-- STATED PROBLEM --
Each line in the entries below that holds the string "this" is to be listed.

-- PROVIDED DATA --
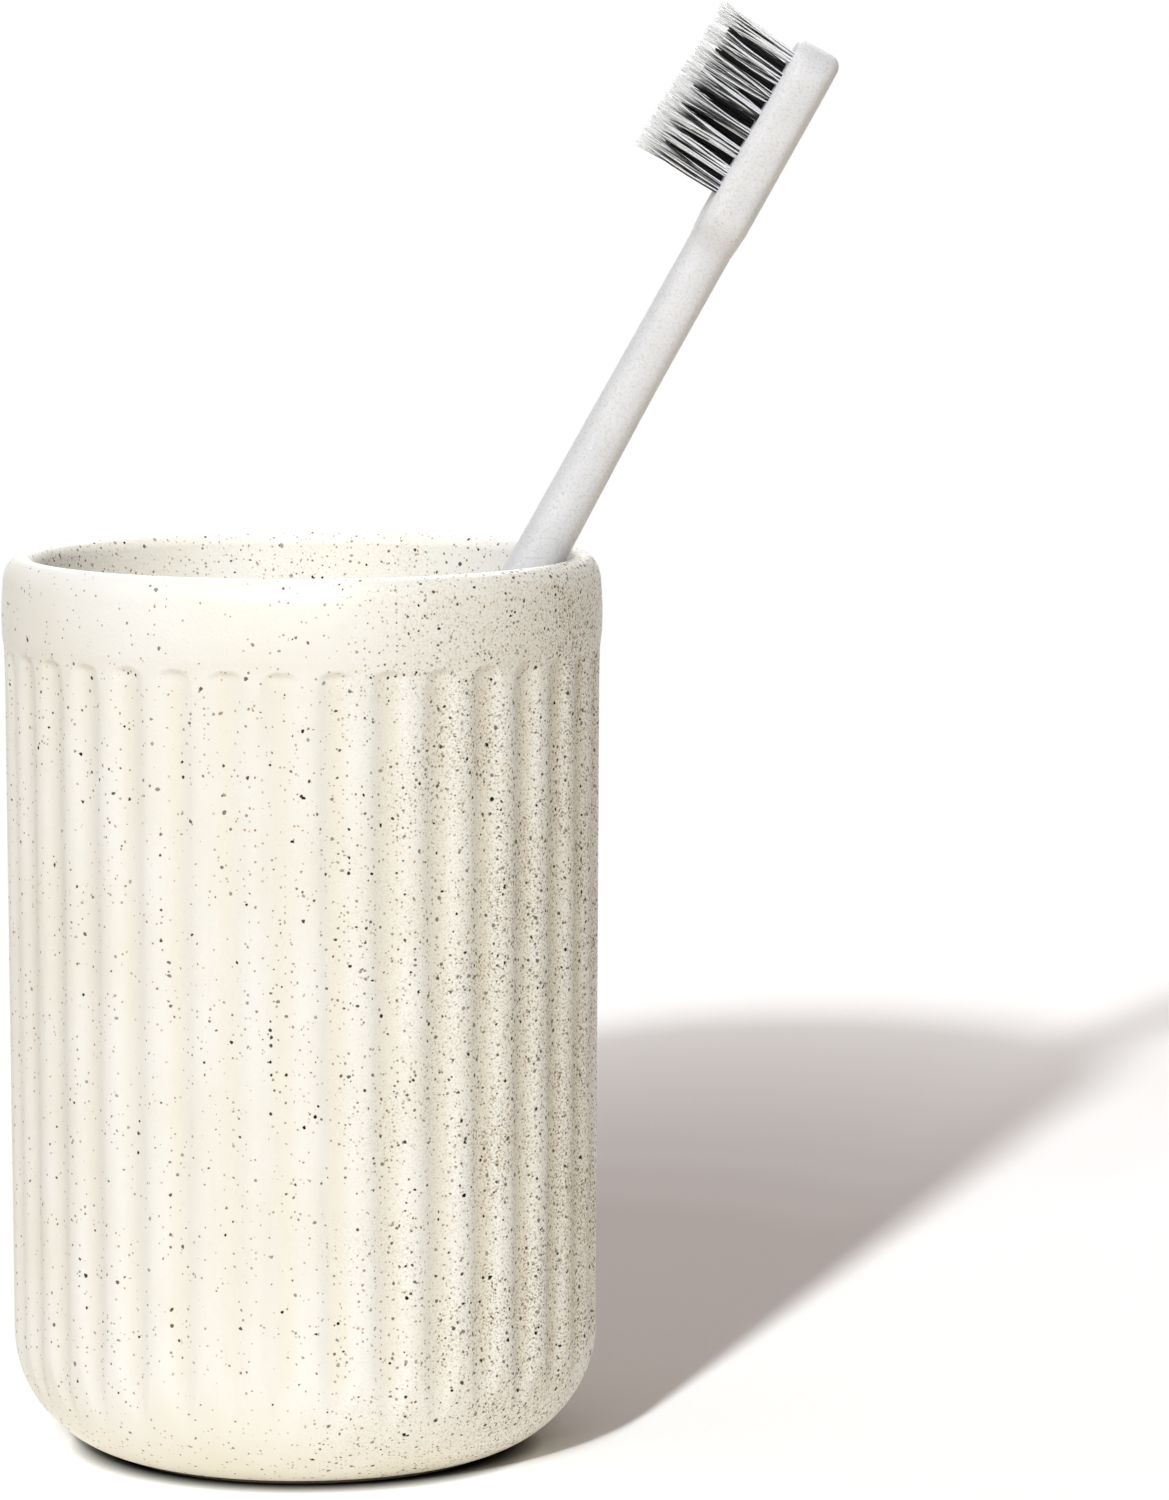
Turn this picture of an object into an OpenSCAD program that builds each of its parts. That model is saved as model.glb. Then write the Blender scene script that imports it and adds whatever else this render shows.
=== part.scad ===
// A ribbed stoneware tumbler that holds toothbrushes, with one brush standing in it.
// The origin is the centre of the tumbler's foot, on the surface it stands on, and +Z is up.
// The brush leans towards +X, and its bristles point up and towards -X.

/* [Tumbler] */
// Diameter over the plain band at the rim
cup_d = 70; // [68:0.5:74]
// Height from the surface it stands on to the lip
cup_h = 105.4; // [102:0.2:110]
// Thickness of the wall at the band
wall = 4; // [3.6:0.1:4.6]
// Height of the inside floor above the surface it stands on
floor_h = 5; // [4.6:0.1:6]
// Radius of the outside corner between wall and base
corner_r = 14.8; // [13.5:0.1:15.5]
// Radius of the inside corner between wall and floor
inner_corner_r = 8; // [7:0.1:9]
// How much smaller the wall's radius is at the bottom than at the band, inside and out
wall_taper = 0.45; // [0.2:0.05:0.7]

/* [Rim] */
// Height of the plain band at the rim
band_h = 10.2; // [9.4:0.1:12]
// How far the band stands proud of the ridges
band_proud = 0.25; // [0.1:0.05:0.4]
// Width of the lip's soft outer shoulder
shoulder_w = 2.2; // [1.8:0.1:2.3]
// Height of the lip's soft outer shoulder
shoulder_h = 3.4; // [2.4:0.1:4.4]
// Radius of the lip's inner edge
lip_inner_r = 1.6; // [1.2:0.1:1.7]

/* [Flutes] */
// Number of flutes round the wall
flute_count = 35; // [33:1:37]
// Depth of a flute below the ridges
flute_depth = 0.75; // [0.5:0.05:0.9]
// Width of the ridge left between two flutes
ridge_w = 1.7; // [1.3:0.1:2.1]
// Height of the arched end of a flute, under the band
flute_end_h = 1.1; // [0.8:0.1:1.5]
// How far a flute's curve is set below the corner's, so that it runs out above the base
flute_fade = 1.4; // [1.1:0.1:1.8]

/* [Foot] */
// Diameter of the flat unglazed foot
foot_d = 45; // [42:0.5:46]
// Height of the foot below the glazed base
foot_h = 0.65; // [0.5:0.05:0.9]

/* [Brush handle] */
// Whole length of the brush
brush_len = 179.6; // [176:0.2:190]
// Angle, from straight down, at which the brush's end meets the tumbler's inside corner
end_rest_angle = 45; // [43:0.5:50]
// Thickness of the handle, from the bristle side to the back
handle_t = 6; // [5.4:0.1:6.4]
// Width of the handle where it is gripped
handle_w = 8; // [7:0.2:9]
// Width of the neck below the head
neck_w = 6.4; // [6:0.1:7]
// Width of the head
head_w = 10.4; // [10:0.1:12]
// Thickness of the neck
neck_t = 5.4; // [5.1:0.1:5.5]
// Thickness of the head at its back end
head_t = 5.6; // [5.4:0.1:6]
// Gap between the brush and the tumbler where the two meet
seat_gap = 0.3; // [0.25:0.05:0.35]

/* [Bristles] */
// Distance between two tufts along the head
tuft_pitch = 2.44; // [2.38:0.02:2.48]
// Distance between two columns of tufts across the head
column_pitch = 3; // [2.8:0.05:3.1]
// Diameter of the hole that a tuft stands in
tuft_hole_d = 1.7; // [1.6:0.05:1.8]
// Depth of the hole that a tuft stands in
tuft_hole_depth = 3.4; // [3:0.1:4]
// Gap round a tuft's root in its hole
tuft_gap = 0.03; // [0.02:0.01:0.05]
// Height of the white bristles above the head, at its tip
white_len = 9.9; // [9:0.1:11]
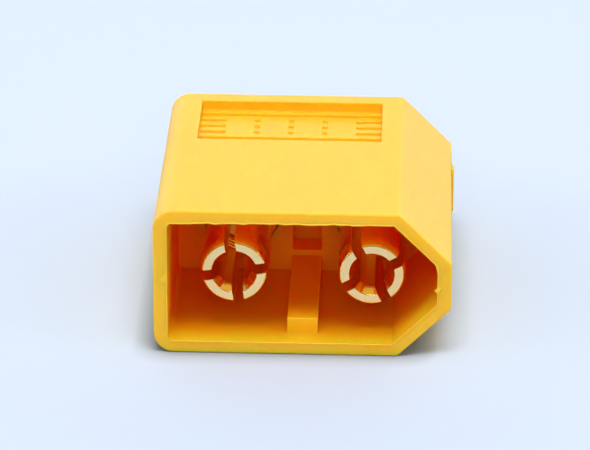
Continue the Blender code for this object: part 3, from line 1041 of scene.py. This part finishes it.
def make_floor():
    bm = bmesh.new()
    bmesh.ops.create_grid(bm, x_segments=1, y_segments=1, size=FLOOR_SIZE / 2)
    floor = new_object("floor", bm)
    nodes = Nodes("pale_floor_painted_shade")
    nodes.shader.inputs["Roughness"].default_value = FLOOR_ROUGHNESS
    nodes.shader.inputs["Specular IOR Level"].default_value = FLOOR_SPECULAR
    back = nodes.ramp(nodes.axis("Y"), 0.0, 1.0, FLOOR_FRONT_Y, FLOOR_BACK_Y)
    plain = nodes.mix(back, FLOOR_FRONT_COLOUR, FLOOR_BACK_COLOUR)
    # Painted shade: the floor's colour darkens softly towards the connector, and more where the two almost
    # touch, in place of its shadow there
    wide = nodes.spot(FLOOR_SHADE_PLACE, FLOOR_SHADE_REACH, FLOOR_SHADE)
    openness = nodes.add("ShaderNodeAmbientOcclusion", samples=CONTACT_SHADE_RAYS)
    openness.inputs["Distance"].default_value = CONTACT_SHADE_REACH
    close = nodes.ramp(openness.outputs["AO"], CONTACT_SHADE, 1.0, DARKEST_OPENNESS, 1.0)
    shaded = nodes.mix(wide, plain, SHADE_COLOUR)
    nodes.link(nodes.mix(close, SHADE_COLOUR, shaded), nodes.shader.inputs["Base Color"])
    floor.data.materials.append(nodes.material)


# World: strengths, and the stretches of the view direction's Y and Z that they change over
WORLD_COLOUR = (0.97, 0.985, 1.0)
WORLD_FRONT = 0.30
WORLD_BACK = 0.20
WORLD_SPAN = (-0.6, 0.6)
GLOW_BEHIND = 1.75
GLOW_SPAN_BACK = (0.1, 0.7)
GLOW_SPAN_UP = (0.42, 0.62)


def make_world():
    """A dim light tent with a bright glow low down behind the connector."""
    world = bpy.data.worlds.new("light tent")
    bpy.context.scene.world = world
    world.use_nodes = True
    tree = world.node_tree
    background = tree.nodes["Background"]
    background.inputs["Color"].default_value = (*WORLD_COLOUR, 1.0)
    place = tree.nodes.new("ShaderNodeTexCoord")
    split = tree.nodes.new("ShaderNodeSeparateXYZ")
    tree.links.new(place.outputs["Generated"], split.inputs[0])

    def ramp(axis, low, high, span):
        node = tree.nodes.new("ShaderNodeMapRange")
        node.inputs["From Min"].default_value = span[0]
        node.inputs["From Max"].default_value = span[1]
        node.inputs["To Min"].default_value = low
        node.inputs["To Max"].default_value = high
        tree.links.new(split.outputs[axis], node.inputs["Value"])
        return node.outputs["Result"]

    glow = tree.nodes.new("ShaderNodeMath")
    glow.operation = "MULTIPLY_ADD"
    tree.links.new(ramp("Y", 0.0, GLOW_BEHIND, GLOW_SPAN_BACK), glow.inputs[0])
    tree.links.new(ramp("Z", 1.0, 0.0, GLOW_SPAN_UP), glow.inputs[1])
    tree.links.new(ramp("Y", WORLD_FRONT, WORLD_BACK, WORLD_SPAN), glow.inputs[2])
    tree.links.new(glow.outputs[0], background.inputs["Strength"])


SOFTBOX_DISTANCE = 0.5

# Name, power in watts, width and height in metres, azimuth from straight in front and elevation, both in
# degrees, and whether shiny surfaces mirror it
SOFTBOXES = (
    ("key", 1.20, 0.30, 0.13, 8, 71, True),
    ("overhead", 0.62, 0.22, 0.25, 0, 84, True),
    ("fill", 0.50, 0.25, 0.16, 3, 30, False),
    ("front strip", 0.06, 0.25, 0.05, 3, 30, True),
    ("left strip", 0.14, 0.02, 0.28, -70, 27, True),
    ("right strip", 0.14, 0.02, 0.28, 70, 27, True),
)


def make_softboxes():
    """The main light high in front, one overhead, one and a strip by the camera, and a strip each side."""
    for name, power, width, height, azimuth, elevation, mirrored in SOFTBOXES:
        light = bpy.data.lights.new(name, "AREA")
        light.energy = power
        light.shape = "RECTANGLE"
        light.size = width
        light.size_y = height
        obj = bpy.data.objects.new(name, light)
        bpy.context.scene.collection.objects.link(obj)
        around = math.radians(azimuth)
        up = math.radians(elevation)
        level = math.cos(up)
        direction = Vector((level * math.sin(around), -level * math.cos(around), math.sin(up)))
        obj.location = direction * SOFTBOX_DISTANCE
        obj.rotation_euler = (-direction).to_track_quat("-Z", "Y").to_euler()
        obj.visible_glossy = mirrored


# Camera: its place from the middle of the mating face's lower edge
CAMERA_PLACE = Vector((4.851, -160.633, 80.539)) * MM
CAMERA_YAW = math.radians(1.866)
CAMERA_PITCH = math.radians(-24.454)
CAMERA_ROLL = math.radians(0.298)
CAMERA_LENS = 209.35
CAMERA_SENSOR = 36.0


def make_camera():
    data = bpy.data.cameras.new("camera")
    data.lens = CAMERA_LENS
    data.sensor_width = CAMERA_SENSOR
    data.clip_start = MM
    camera = bpy.data.objects.new("camera", data)
    bpy.context.scene.collection.objects.link(camera)
    turn = Matrix.Rotation(CAMERA_YAW, 4, "Z")
    tilt = Matrix.Rotation(math.pi / 2 + CAMERA_PITCH, 4, "X")
    roll = Matrix.Rotation(CAMERA_ROLL, 4, "Z")
    place = CAMERA_PLACE + Vector((0, MATING_Y, 0))
    camera.matrix_world = Matrix.Translation(place) @ turn @ tilt @ roll
    bpy.context.scene.camera = camera


def set_in_frame(piece, node):
    piece.location.y += MATING_Y
    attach(piece, "root")
    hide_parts(node)


# The shroud glows by light that has bounced about inside it many times
BOUNCES = 24
DIFFUSE_BOUNCES = 16
GLOSSY_BOUNCES = 8


def main():
    scene = bpy.context.scene
    scene.view_settings.view_transform = "Standard"
    scene.cycles.max_bounces = BOUNCES
    scene.cycles.diffuse_bounces = DIFFUSE_BOUNCES
    scene.cycles.glossy_bounces = GLOSSY_BOUNCES
    make_camera()
    make_world()
    make_softboxes()
    make_floor()
    metals = {
        TURNED_FINISH: turned_metal(),
        FACED_FINISH: faced_metal(),
        SAWN_FINISH: sawn_metal(),
    }
    set_in_frame(make_housing(), "housing")
    flash = make_flash()
    flash.location.y += MATING_Y
    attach(flash, "root")
    sides = (
        ("contact_square_side", -CONTACT_OFFSET, SLOT_TURN_SQUARE_SIDE),
        ("contact_key_side", CONTACT_OFFSET, SLOT_TURN_KEY_SIDE),
    )
    for node, centre_x, slot_turn in sides:
        contact = make_contact(f"{node}_turned", centre_x, slot_turn, metals)
        set_in_frame(contact, node)


main()
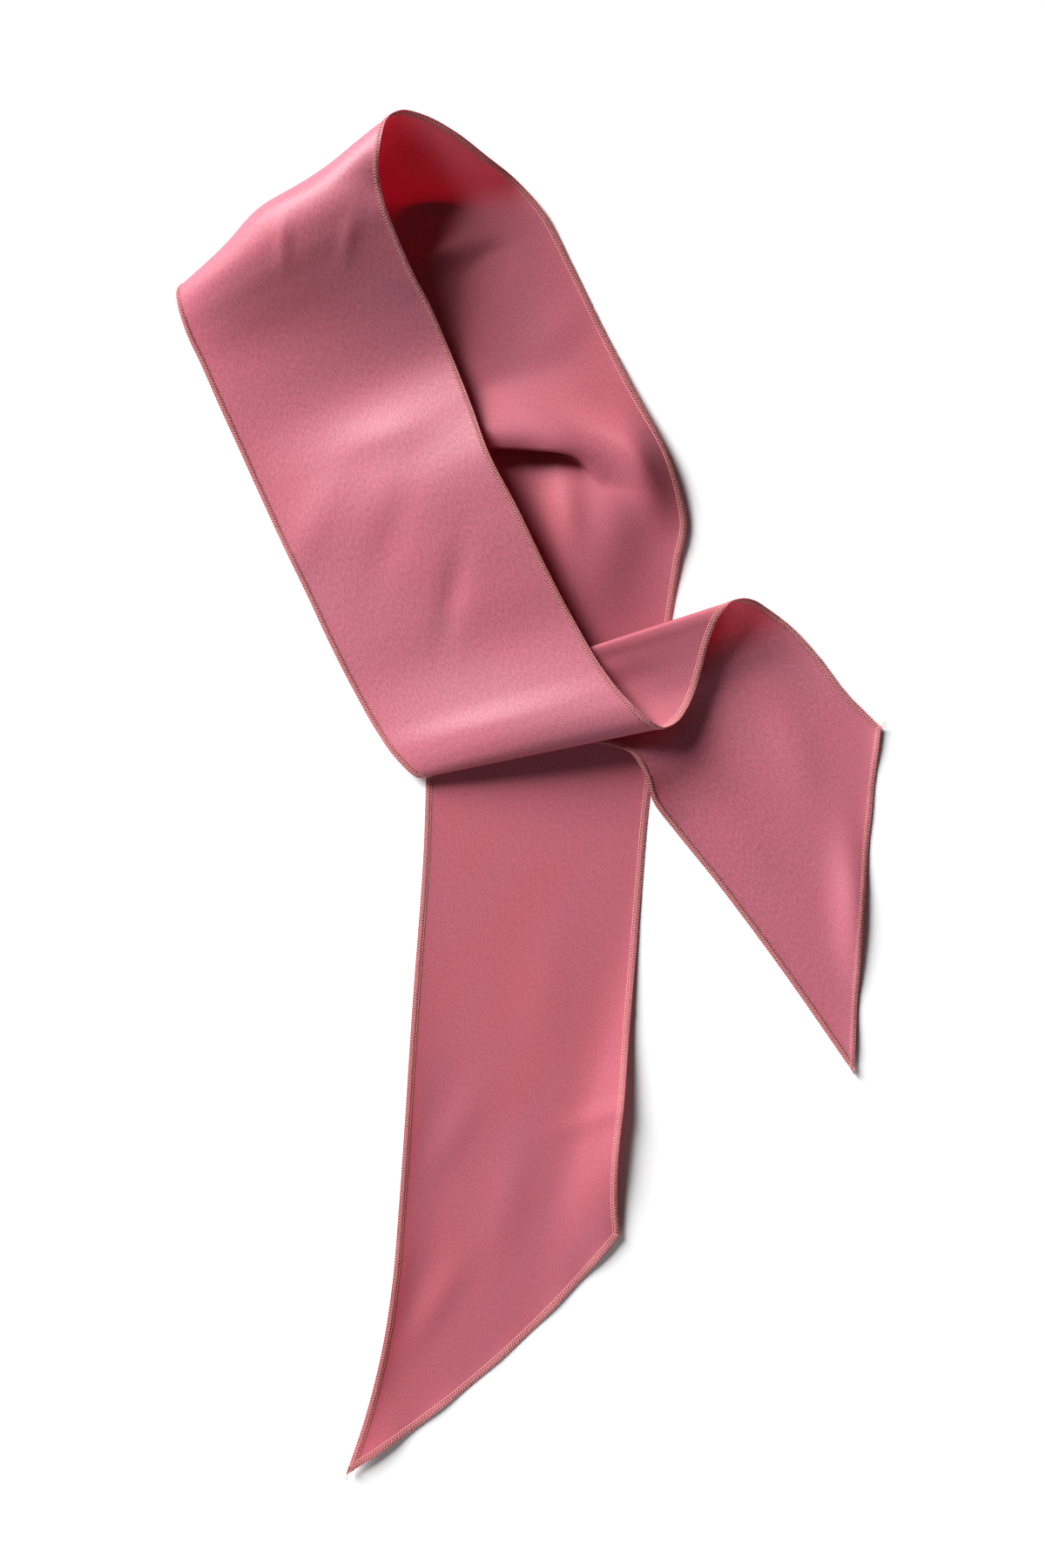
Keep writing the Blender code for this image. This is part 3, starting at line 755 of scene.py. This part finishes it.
print("cloth")
grid, along, over, middle = buildGrid()
mesh, sides = clothMesh(grid, along, over)
strip = newObject("satinStrip", mesh)
mesh.materials.append(clothMaterial("crepeSide", crepe))
mesh.materials.append(clothMaterial("satinSide", satin))
mesh.polygons.foreach_set("material_index", sides)
mesh.shade_smooth()
mesh.set_sharp_from_angle(angle=math.radians(cloth["sharpAngle"]))
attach(strip, "root")
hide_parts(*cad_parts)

print("overlock thread")
threadColour = plainMaterial("overlockThread", overlock)
for name, edge, loose in threadPieces:
    piece = threadPiece(name, edge, loose)
    piece.data.materials.append(threadColour)
    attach(piece, "root")

print("floor, lights and camera")
side = 2.5                    # m, from the middle of the table top to each side
floorMesh = bpy.data.meshes.new("tableTop")
floorCorners = [(-side, -side, 0), (side, -side, 0), (side, side, 0), (-side, side, 0)]
floorMesh.from_pydata(floorCorners, [], [(0, 1, 2, 3)])
floor = newObject("tableTop", floorMesh)
floorMesh.materials.append(plainMaterial("palePaper", paper))

# Where each light stands, seen from the scarf (degrees and metres), how large it is (m) and its power.
lights = {
    "window": {"azimuth": 136, "elevation": 28.5, "distance": 8.0,
               "width": 3.2, "height": 5.0, "watts": 1600},
    "paleWall": {"azimuth": 236, "elevation": 20.0, "distance": 6.0,
                 "width": 3.0, "height": 2.4, "watts": 115},
}
sky = {"colour": (1, 1, 1), "strength": 0.05}
view = {
    "height": 1.1,            # m, the camera over the table
    "frameHeight": 0.72,      # m of the table in the picture
    "centre": (-3.4, 3.4),    # mm, the picture's middle
    "sensor": 36.0,           # mm
}


def areaLight(name, values):
    light = bpy.data.lights.new(name, "AREA")
    light.shape = "RECTANGLE"
    light.size = values["width"]
    light.size_y = values["height"]
    light.energy = values["watts"]
    lamp = newObject(name, light)
    azimuth, elevation = math.radians(values["azimuth"]), math.radians(values["elevation"])
    lamp.location = (values["distance"] * math.cos(elevation) * math.cos(azimuth),
                     values["distance"] * math.cos(elevation) * math.sin(azimuth),
                     values["distance"] * math.sin(elevation))
    lamp.rotation_euler = (math.pi / 2 - elevation, 0, azimuth + math.pi / 2)


for name, values in lights.items():
    areaLight(name, values)
world = bpy.data.worlds.new("softRoom")
world.use_nodes = True
background = world.node_tree.nodes["Background"]
background.inputs["Color"].default_value = (*sky["colour"], 1)
background.inputs["Strength"].default_value = sky["strength"]
bpy.context.scene.world = world
bpy.context.scene.view_settings.view_transform = "Standard"

camera = bpy.data.cameras.new("overhead")
camera.sensor_fit = "VERTICAL"
camera.sensor_height = view["sensor"]
camera.lens = view["sensor"] * view["height"] / view["frameHeight"]
overhead = newObject("overhead", camera)
centreX, centreY = view["centre"][0] - middle[0], view["centre"][1] - middle[1]
overhead.location = (centreX * mm, centreY * mm, view["height"])
bpy.context.scene.camera = overhead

-- EXERCISE ANSWER --
Turn this picture of an object into an OpenSCAD program that builds each of its parts. That model is saved as model.glb. Then write the Blender scene script that imports it and adds whatever else this render shows.
Continue the Blender code for this object: part 3, from line 1041 of scene.py. This part finishes it.
Keep writing the Blender code for this image. This is part 3, starting at line 755 of scene.py. This part finishes it.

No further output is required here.